Exhibition opens 18th September 6-9pm, 2020

Exhibition continues until 31st October, open Tuesdays to Sundays 11am to 7pm

www.sharqy.org



Hammam Al Jadeed is a beautifully preserved 18th Century bathhouse situated in the heart of Saida’s old souq. It is the second largest Hammam in Lebanon. What was once a thriving centre of community exchange and cleansing for people of all three Abrahamic religions was abandoned in the late 1940’s; the demand for public hammams decreased due to water supply reaching people’s homes. The building has since been a carpentry workshop, during which time the splendid original features were all boarded up and plastered over. The Hammam sustained further damage from bombing during the Civil War.

It had remained an undiscovered gem until Saida born and bred, Said Bacho, Founder and Chairman of Sharqy Foundation for Cultural Development and Innovation, acquired it in 2018, having already acquired and renovated the adjoining furnace building in 2009. Bacho and his Foundation team of skilled craftsmen set about the delicate process of uncovering and preserving traces of its stunning original architectural features.

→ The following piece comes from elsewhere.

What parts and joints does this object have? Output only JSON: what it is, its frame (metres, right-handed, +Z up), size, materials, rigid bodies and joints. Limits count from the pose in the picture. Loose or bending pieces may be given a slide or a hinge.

The 300-year old Hammam Al-Jadeed opened again to visitors during Ramadan in May 2019 after nearly 70 years of closure, as a historic attraction site with local young men and women professionally trained to guide multi-national visitors around.

Inspired by a visit to internationally-renowned British artist Tom Young’s on-site exhibition at the Grand Hotel in Sofar in 2018 and in line with Sharqy Foundation’s mission to inspire and empower cultural development and innovation, Bacho invited Young to visit Hammam Al-Jadeed in May 2019 and see if he could bring the place alive as a centre of art, culture, historical learning and education.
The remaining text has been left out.